**Available data:**

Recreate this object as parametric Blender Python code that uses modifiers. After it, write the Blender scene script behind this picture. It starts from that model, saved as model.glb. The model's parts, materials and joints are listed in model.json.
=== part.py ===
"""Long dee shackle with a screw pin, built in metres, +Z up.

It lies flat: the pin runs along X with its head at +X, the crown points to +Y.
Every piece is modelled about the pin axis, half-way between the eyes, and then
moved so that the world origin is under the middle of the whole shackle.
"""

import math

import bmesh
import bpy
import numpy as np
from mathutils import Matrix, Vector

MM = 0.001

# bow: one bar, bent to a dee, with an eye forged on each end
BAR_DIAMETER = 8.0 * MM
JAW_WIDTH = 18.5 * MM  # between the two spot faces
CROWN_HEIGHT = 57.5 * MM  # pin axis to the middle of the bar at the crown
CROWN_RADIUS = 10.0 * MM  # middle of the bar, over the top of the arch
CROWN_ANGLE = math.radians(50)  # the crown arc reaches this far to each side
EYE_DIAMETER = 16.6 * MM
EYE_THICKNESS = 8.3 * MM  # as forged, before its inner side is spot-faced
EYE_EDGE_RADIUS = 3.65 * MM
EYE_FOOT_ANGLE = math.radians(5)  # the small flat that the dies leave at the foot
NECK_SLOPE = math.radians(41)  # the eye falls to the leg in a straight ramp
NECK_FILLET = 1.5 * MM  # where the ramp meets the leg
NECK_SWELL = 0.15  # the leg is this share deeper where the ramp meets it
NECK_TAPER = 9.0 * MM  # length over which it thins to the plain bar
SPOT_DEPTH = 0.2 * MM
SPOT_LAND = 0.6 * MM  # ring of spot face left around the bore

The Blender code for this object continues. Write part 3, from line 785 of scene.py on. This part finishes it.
* * *
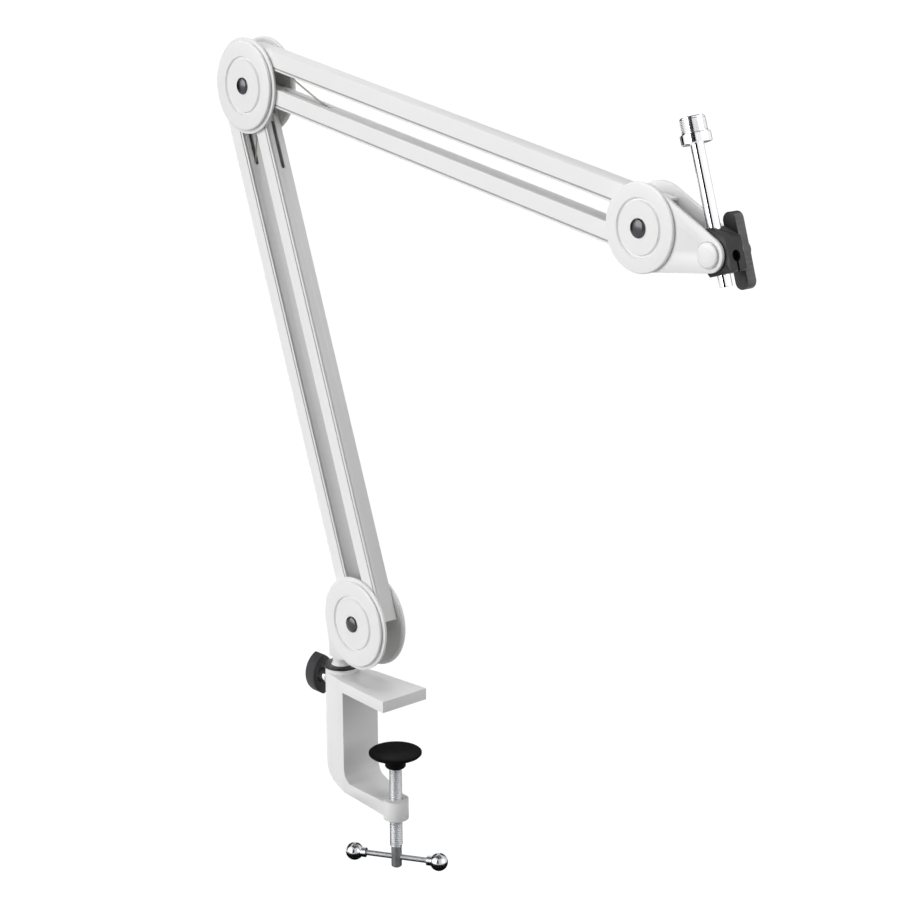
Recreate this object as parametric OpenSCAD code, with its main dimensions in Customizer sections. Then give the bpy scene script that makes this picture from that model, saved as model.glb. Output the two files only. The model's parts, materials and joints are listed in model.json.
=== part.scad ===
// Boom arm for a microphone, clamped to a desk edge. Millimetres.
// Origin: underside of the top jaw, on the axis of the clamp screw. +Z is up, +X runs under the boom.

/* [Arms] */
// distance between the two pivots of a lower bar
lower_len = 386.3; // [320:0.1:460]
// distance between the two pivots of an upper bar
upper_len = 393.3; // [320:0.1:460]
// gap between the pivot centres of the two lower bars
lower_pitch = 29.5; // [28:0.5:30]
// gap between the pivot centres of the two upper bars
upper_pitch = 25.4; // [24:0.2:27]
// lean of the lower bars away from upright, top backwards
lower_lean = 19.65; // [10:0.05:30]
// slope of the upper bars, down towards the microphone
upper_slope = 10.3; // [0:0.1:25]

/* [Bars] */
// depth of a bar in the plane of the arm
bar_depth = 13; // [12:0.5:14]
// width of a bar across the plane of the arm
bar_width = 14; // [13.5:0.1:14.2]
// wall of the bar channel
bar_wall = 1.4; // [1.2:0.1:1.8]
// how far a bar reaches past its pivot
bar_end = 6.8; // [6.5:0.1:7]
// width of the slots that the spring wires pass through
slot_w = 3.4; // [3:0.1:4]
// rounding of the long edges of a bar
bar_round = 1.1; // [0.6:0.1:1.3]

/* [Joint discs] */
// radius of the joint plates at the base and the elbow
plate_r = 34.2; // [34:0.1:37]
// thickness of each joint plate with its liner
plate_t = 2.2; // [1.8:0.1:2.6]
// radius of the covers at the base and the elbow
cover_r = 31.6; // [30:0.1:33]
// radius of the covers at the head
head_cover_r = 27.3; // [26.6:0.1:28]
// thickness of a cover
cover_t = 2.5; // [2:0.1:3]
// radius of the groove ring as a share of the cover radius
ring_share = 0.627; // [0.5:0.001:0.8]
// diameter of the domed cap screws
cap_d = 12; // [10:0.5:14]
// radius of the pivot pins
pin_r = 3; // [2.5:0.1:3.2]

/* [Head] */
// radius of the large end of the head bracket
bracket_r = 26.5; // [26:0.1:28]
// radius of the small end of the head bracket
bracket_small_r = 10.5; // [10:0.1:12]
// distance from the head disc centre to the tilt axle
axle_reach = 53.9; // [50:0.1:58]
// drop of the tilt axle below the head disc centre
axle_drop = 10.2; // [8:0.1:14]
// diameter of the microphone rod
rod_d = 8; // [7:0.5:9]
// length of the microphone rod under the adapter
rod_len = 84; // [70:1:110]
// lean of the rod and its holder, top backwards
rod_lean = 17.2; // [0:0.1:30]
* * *
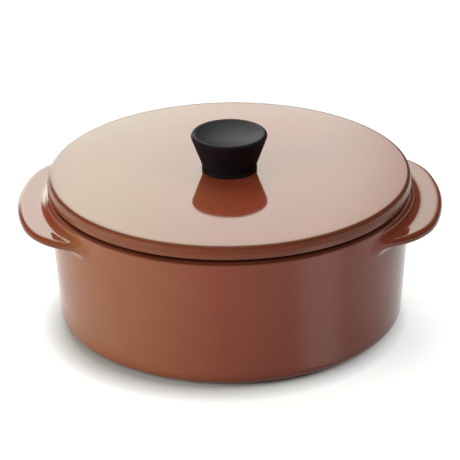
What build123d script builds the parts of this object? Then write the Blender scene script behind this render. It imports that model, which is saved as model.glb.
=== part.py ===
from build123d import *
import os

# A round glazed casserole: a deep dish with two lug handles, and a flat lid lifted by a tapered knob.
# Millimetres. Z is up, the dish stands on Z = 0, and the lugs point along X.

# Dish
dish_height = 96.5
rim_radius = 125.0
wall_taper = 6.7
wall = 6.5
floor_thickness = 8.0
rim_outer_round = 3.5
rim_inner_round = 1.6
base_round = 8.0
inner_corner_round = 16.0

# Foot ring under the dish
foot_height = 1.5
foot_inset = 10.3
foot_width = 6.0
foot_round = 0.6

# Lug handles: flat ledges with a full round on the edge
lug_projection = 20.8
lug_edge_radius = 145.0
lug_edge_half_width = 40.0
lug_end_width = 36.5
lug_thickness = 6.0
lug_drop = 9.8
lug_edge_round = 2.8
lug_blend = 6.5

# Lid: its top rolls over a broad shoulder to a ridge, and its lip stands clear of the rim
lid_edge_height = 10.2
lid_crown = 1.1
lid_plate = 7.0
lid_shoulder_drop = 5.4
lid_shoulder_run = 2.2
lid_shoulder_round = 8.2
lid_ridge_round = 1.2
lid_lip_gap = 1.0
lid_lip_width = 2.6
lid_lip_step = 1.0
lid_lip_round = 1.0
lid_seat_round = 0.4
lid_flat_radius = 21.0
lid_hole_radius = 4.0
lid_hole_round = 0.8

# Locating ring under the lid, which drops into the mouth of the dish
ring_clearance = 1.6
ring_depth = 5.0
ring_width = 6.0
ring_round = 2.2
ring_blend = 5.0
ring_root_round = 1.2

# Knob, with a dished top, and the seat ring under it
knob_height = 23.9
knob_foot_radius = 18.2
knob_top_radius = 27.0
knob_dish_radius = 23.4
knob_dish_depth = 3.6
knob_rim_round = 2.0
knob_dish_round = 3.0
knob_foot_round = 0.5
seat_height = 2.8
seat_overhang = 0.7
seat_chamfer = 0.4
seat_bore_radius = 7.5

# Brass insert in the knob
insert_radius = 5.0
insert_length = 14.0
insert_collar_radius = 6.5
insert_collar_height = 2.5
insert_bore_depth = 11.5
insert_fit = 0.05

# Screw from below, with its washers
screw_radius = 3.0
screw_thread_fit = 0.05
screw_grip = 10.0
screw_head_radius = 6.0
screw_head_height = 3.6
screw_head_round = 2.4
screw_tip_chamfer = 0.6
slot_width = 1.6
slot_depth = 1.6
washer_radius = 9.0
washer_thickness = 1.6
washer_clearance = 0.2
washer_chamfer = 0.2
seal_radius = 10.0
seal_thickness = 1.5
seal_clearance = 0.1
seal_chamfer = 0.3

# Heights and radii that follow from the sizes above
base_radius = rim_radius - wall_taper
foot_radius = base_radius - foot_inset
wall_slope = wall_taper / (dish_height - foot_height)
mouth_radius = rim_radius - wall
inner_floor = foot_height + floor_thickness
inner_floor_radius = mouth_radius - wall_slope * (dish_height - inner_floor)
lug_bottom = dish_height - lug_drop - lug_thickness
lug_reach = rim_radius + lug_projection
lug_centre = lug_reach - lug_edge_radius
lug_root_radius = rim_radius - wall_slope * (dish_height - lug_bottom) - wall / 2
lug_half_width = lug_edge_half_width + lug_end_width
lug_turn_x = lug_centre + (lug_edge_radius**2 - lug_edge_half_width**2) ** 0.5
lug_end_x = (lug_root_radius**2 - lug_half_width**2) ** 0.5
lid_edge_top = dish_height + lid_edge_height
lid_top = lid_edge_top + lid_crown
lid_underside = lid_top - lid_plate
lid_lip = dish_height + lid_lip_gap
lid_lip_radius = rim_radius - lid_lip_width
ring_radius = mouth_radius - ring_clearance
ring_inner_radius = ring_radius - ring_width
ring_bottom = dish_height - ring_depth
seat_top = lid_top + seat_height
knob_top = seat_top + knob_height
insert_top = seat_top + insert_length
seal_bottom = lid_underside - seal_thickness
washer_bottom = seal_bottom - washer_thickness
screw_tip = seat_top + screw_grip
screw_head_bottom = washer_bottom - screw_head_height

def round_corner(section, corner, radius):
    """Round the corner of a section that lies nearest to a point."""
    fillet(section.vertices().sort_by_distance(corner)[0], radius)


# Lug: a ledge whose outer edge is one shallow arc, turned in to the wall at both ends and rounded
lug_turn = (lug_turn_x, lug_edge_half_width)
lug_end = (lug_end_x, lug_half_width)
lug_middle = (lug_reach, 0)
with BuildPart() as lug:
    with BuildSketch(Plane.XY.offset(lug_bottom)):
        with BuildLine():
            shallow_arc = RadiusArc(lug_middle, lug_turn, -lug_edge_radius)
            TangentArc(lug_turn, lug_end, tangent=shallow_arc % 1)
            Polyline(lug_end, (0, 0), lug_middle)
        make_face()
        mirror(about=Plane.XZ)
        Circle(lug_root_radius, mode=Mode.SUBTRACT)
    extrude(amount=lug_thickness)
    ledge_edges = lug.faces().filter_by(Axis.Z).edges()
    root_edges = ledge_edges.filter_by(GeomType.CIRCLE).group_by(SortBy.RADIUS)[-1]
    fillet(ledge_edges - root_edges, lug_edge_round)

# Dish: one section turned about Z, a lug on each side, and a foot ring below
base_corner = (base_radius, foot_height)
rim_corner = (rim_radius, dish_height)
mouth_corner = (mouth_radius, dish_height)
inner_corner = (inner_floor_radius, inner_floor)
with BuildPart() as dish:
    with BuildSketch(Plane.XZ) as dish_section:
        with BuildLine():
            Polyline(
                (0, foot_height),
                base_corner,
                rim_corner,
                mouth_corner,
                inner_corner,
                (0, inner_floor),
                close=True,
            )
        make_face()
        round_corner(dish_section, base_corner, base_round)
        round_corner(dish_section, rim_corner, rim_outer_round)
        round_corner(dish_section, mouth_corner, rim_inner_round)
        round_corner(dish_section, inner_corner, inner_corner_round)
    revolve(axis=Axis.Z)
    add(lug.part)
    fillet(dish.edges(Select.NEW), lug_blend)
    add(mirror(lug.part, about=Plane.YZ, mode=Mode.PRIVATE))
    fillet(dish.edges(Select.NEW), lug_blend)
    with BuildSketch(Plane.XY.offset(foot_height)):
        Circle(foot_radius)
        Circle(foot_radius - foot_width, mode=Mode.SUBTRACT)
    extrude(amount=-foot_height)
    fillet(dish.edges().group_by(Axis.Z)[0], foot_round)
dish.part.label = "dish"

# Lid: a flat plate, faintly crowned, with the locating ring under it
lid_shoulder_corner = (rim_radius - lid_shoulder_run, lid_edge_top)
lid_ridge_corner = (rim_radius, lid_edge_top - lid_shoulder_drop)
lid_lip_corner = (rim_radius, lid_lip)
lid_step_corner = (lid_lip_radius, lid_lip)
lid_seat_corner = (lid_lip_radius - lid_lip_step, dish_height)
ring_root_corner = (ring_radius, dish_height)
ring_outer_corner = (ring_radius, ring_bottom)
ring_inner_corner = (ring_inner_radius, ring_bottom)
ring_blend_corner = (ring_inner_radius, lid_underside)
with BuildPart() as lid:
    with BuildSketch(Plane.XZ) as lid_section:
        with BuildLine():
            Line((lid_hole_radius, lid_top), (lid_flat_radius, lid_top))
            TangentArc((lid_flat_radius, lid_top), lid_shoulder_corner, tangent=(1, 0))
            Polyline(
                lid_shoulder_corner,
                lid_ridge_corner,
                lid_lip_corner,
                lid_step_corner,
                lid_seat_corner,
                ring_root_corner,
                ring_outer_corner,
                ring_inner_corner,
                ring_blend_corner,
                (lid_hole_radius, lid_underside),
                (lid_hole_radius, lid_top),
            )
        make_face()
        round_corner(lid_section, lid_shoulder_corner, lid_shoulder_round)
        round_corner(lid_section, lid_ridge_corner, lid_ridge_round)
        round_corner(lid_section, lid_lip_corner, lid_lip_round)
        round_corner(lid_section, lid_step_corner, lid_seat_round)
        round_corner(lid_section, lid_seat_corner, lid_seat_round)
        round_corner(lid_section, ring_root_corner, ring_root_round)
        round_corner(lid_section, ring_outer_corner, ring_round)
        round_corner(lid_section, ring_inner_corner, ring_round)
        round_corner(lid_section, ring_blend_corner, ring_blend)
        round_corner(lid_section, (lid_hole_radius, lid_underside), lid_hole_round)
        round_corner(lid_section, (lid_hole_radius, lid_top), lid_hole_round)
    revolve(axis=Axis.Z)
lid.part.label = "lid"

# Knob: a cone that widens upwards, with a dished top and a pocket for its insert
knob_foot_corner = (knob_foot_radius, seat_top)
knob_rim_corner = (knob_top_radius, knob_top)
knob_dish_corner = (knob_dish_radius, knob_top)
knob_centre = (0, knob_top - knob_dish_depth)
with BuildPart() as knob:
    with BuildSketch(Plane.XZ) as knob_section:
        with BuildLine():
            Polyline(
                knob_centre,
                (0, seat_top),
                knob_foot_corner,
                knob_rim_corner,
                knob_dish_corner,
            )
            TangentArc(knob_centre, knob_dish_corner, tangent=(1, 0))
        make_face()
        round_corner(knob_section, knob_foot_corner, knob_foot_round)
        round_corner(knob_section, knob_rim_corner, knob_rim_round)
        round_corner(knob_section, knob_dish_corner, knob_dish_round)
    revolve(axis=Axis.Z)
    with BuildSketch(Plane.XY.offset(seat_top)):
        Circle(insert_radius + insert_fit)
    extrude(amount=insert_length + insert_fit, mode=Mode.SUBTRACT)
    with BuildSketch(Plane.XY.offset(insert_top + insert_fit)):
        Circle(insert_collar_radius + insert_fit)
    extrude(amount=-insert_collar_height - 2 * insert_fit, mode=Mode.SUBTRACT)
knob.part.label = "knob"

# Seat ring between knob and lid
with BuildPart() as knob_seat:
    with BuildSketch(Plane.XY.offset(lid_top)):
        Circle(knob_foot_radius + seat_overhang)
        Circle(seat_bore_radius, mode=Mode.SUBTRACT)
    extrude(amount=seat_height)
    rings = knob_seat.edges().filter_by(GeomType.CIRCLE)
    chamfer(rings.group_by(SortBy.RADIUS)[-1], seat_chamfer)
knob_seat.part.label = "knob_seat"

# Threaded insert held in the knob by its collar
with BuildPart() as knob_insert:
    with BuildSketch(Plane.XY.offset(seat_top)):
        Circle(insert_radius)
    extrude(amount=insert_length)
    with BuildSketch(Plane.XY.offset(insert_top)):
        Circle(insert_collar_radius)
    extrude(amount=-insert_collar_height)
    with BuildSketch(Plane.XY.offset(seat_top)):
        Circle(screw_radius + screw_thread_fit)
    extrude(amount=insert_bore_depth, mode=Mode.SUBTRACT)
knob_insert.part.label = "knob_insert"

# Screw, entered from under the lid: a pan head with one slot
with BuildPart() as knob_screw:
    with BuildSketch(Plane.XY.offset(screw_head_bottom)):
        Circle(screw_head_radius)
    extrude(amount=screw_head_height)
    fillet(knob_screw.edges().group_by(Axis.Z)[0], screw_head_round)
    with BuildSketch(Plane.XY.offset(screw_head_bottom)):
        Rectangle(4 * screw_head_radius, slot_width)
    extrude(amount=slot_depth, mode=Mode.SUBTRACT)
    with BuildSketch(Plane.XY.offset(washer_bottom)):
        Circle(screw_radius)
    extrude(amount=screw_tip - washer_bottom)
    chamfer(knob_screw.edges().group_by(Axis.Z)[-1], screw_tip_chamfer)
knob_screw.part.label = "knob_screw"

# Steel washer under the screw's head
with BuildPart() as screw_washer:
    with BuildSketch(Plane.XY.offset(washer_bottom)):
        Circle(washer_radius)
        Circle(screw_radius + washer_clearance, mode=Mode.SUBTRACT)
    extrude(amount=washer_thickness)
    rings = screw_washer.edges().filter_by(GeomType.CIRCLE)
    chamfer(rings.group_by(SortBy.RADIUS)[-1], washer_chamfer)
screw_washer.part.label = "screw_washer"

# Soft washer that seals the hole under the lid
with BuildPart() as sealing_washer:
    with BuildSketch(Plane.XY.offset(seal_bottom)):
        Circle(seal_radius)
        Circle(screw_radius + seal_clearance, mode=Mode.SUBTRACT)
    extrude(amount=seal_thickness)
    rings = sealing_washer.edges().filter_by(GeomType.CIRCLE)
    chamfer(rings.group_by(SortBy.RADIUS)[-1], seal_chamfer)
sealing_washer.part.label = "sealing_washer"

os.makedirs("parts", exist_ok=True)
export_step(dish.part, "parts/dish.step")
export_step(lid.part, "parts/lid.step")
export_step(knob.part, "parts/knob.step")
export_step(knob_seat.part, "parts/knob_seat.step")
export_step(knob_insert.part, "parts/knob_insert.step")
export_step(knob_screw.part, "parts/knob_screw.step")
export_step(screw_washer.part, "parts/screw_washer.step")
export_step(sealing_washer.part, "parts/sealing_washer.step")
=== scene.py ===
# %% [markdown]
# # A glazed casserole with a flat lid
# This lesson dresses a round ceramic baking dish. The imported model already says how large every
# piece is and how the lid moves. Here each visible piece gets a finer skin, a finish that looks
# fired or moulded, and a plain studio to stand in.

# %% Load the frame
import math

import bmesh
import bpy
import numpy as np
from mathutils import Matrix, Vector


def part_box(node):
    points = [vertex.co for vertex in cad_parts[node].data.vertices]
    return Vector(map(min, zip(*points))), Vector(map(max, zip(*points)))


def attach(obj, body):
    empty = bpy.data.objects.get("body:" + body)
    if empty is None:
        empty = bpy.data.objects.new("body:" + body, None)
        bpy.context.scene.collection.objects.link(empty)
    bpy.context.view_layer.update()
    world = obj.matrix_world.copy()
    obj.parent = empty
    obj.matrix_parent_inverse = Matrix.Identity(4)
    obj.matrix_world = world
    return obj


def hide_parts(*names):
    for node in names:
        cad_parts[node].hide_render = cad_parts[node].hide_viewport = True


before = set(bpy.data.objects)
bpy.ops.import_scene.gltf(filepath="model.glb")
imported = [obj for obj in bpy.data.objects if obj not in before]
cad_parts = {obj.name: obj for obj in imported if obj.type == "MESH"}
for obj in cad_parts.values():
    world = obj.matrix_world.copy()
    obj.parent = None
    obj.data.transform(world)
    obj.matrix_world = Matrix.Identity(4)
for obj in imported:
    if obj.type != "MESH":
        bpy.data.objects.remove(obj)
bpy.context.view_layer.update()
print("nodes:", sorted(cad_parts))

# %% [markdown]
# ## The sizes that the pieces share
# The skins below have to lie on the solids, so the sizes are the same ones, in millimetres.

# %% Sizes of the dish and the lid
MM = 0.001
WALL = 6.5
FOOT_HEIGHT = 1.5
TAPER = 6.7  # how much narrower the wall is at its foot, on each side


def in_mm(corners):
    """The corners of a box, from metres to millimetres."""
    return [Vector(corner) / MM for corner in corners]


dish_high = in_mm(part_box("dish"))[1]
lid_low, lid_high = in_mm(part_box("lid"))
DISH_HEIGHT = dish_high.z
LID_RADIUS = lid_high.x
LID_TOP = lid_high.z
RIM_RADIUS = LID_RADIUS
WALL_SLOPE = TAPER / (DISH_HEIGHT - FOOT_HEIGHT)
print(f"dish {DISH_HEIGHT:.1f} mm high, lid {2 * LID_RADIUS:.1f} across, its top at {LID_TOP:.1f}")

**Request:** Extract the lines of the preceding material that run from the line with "# Soft washer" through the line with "zip(*points))), Vector(map(max, zip(*points)))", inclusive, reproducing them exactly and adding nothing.

**Response to the exercise:**
# Soft washer that seals the hole under the lid
with BuildPart() as sealing_washer:
    with BuildSketch(Plane.XY.offset(seal_bottom)):
        Circle(seal_radius)
        Circle(screw_radius + seal_clearance, mode=Mode.SUBTRACT)
    extrude(amount=seal_thickness)
    rings = sealing_washer.edges().filter_by(GeomType.CIRCLE)
    chamfer(rings.group_by(SortBy.RADIUS)[-1], seal_chamfer)
sealing_washer.part.label = "sealing_washer"

os.makedirs("parts", exist_ok=True)
export_step(dish.part, "parts/dish.step")
export_step(lid.part, "parts/lid.step")
export_step(knob.part, "parts/knob.step")
export_step(knob_seat.part, "parts/knob_seat.step")
export_step(knob_insert.part, "parts/knob_insert.step")
export_step(knob_screw.part, "parts/knob_screw.step")
export_step(screw_washer.part, "parts/screw_washer.step")
export_step(sealing_washer.part, "parts/sealing_washer.step")
=== scene.py ===
# %% [markdown]
# # A glazed casserole with a flat lid
# This lesson dresses a round ceramic baking dish. The imported model already says how large every
# piece is and how the lid moves. Here each visible piece gets a finer skin, a finish that looks
# fired or moulded, and a plain studio to stand in.

# %% Load the frame
import math

import bmesh
import bpy
import numpy as np
from mathutils import Matrix, Vector


def part_box(node):
    points = [vertex.co for vertex in cad_parts[node].data.vertices]
    return Vector(map(min, zip(*points))), Vector(map(max, zip(*points)))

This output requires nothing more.